> [What is expected]: Reproduce the listing below without any change.

# Start of Records for the exercise

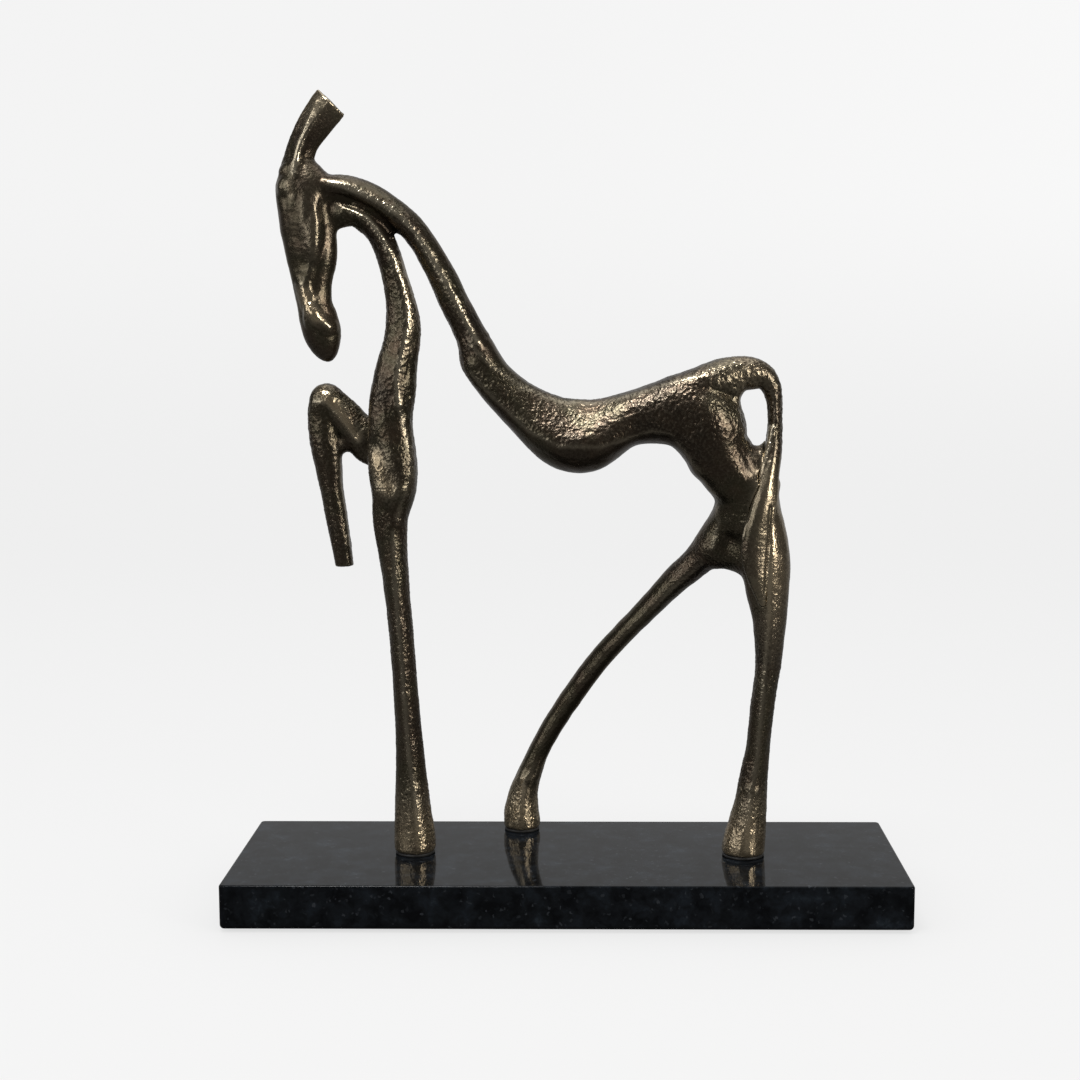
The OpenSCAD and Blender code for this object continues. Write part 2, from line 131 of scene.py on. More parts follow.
def window(lo, hi):
    a = np.maximum(np.floor((lo - LO) / H).astype(int), 0)
    b = np.minimum(np.ceil((hi - LO) / H).astype(int) + 1, DIM)
    return tuple(slice(a[i], b[i]) for i in range(3))


def limb(rows, reach=5.0, step=1.1):
    """Signed distance of a limb, in a window of the grid."""
    S = stations(rows, step)
    T = np.gradient(S[:, :3], axis=0)
    T /= np.linalg.norm(T, axis=1)[:, None]
    U = np.array([0, 1.0, 0]) - T[:, 1:2] * T
    U /= np.linalg.norm(U, axis=1)[:, None]
    V = np.cross(T, U)
    half = np.maximum(S[:, 3], S[:, 4])[:, None] / 2 + reach
    box = window((S[:, :3] - half).min(0), (S[:, :3] + half).max(0))
    L = np.full([b.stop - b.start for b in box], 30.0, np.float32)
    for s, t, u, v, r in zip(S, T, U, V, half[:, 0]):
        w = window(s[:3] - r, s[:3] + r)
        q = [(AX[i][w[i]] - s[i]).astype(np.float32) for i in range(3)]

        def along(e):
            return (q[0] * np.float32(e[0]))[:, None, None] + (q[1] * np.float32(e[1]))[None, :, None] + (q[2] * np.float32(e[2]))[None, None, :]

        a, b, p = s[3] / 2, s[4] / 2, s[5]
        pv, pu, pt = along(v) / a, along(u), along(t)
        bw = b * (1 + s[6] * np.clip(pv, -1, 1)) if s[6] else b
        pu2 = pu / bw
        if abs(p - 2) < 0.01:
            k2 = pv * pv + pu2 * pu2
        else:
            k2 = (np.abs(pv) ** p + np.abs(pu2) ** p) ** (2 / p)
        K = np.sqrt(k2 + (pt / (0.75 * min(a, b))) ** 2) + 1e-4
        R = np.sqrt((pv * a) ** 2 + pu * pu + pt * pt) + 1e-3
        D = (R * (1 - 1 / K)).astype(np.float32)
        sub = tuple(slice(w[i].start - box[i].start, w[i].stop - box[i].start) for i in range(3))
        np.minimum(L[sub], D, out=L[sub])
    return box, L


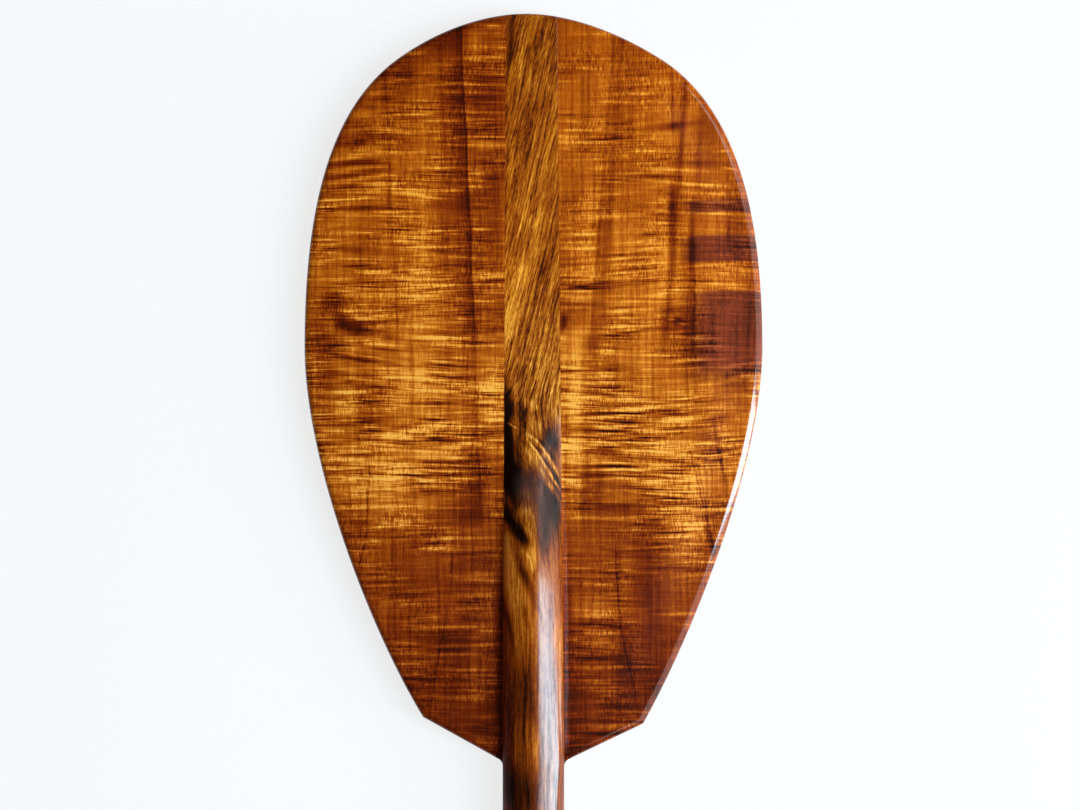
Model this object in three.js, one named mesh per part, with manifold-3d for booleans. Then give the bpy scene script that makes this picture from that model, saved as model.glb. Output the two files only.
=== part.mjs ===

# End of Records for the exercise

> [Finished task]:
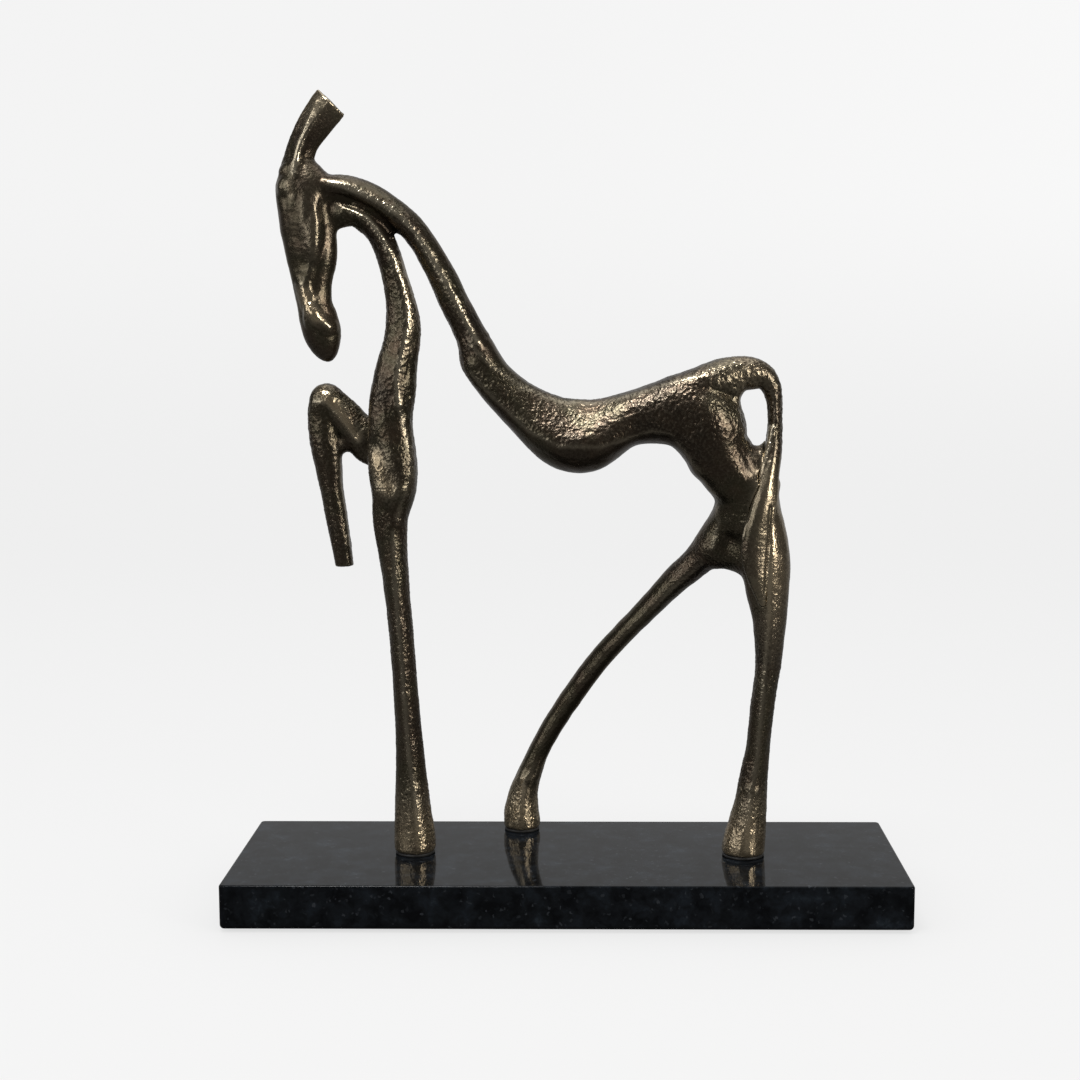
The OpenSCAD and Blender code for this object continues. Write part 2, from line 131 of scene.py on. More parts follow.
def window(lo, hi):
    a = np.maximum(np.floor((lo - LO) / H).astype(int), 0)
    b = np.minimum(np.ceil((hi - LO) / H).astype(int) + 1, DIM)
    return tuple(slice(a[i], b[i]) for i in range(3))


def limb(rows, reach=5.0, step=1.1):
    """Signed distance of a limb, in a window of the grid."""
    S = stations(rows, step)
    T = np.gradient(S[:, :3], axis=0)
    T /= np.linalg.norm(T, axis=1)[:, None]
    U = np.array([0, 1.0, 0]) - T[:, 1:2] * T
    U /= np.linalg.norm(U, axis=1)[:, None]
    V = np.cross(T, U)
    half = np.maximum(S[:, 3], S[:, 4])[:, None] / 2 + reach
    box = window((S[:, :3] - half).min(0), (S[:, :3] + half).max(0))
    L = np.full([b.stop - b.start for b in box], 30.0, np.float32)
    for s, t, u, v, r in zip(S, T, U, V, half[:, 0]):
        w = window(s[:3] - r, s[:3] + r)
        q = [(AX[i][w[i]] - s[i]).astype(np.float32) for i in range(3)]

        def along(e):
            return (q[0] * np.float32(e[0]))[:, None, None] + (q[1] * np.float32(e[1]))[None, :, None] + (q[2] * np.float32(e[2]))[None, None, :]

        a, b, p = s[3] / 2, s[4] / 2, s[5]
        pv, pu, pt = along(v) / a, along(u), along(t)
        bw = b * (1 + s[6] * np.clip(pv, -1, 1)) if s[6] else b
        pu2 = pu / bw
        if abs(p - 2) < 0.01:
            k2 = pv * pv + pu2 * pu2
        else:
            k2 = (np.abs(pv) ** p + np.abs(pu2) ** p) ** (2 / p)
        K = np.sqrt(k2 + (pt / (0.75 * min(a, b))) ** 2) + 1e-4
        R = np.sqrt((pv * a) ** 2 + pu * pu + pt * pt) + 1e-3
        D = (R * (1 - 1 / K)).astype(np.float32)
        sub = tuple(slice(w[i].start - box[i].start, w[i].stop - box[i].start) for i in range(3))
        np.minimum(L[sub], D, out=L[sub])
    return box, L


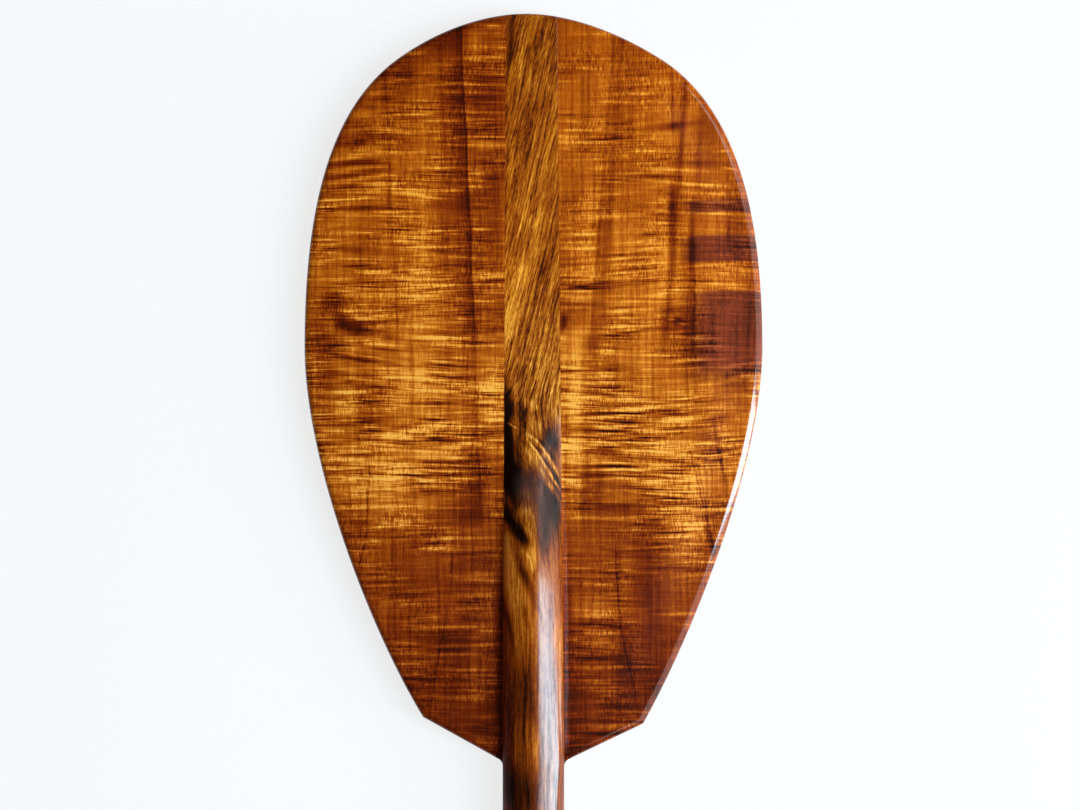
Model this object in three.js, one named mesh per part, with manifold-3d for booleans. Then give the bpy scene script that makes this picture from that model, saved as model.glb. Output the two files only.
=== part.mjs ===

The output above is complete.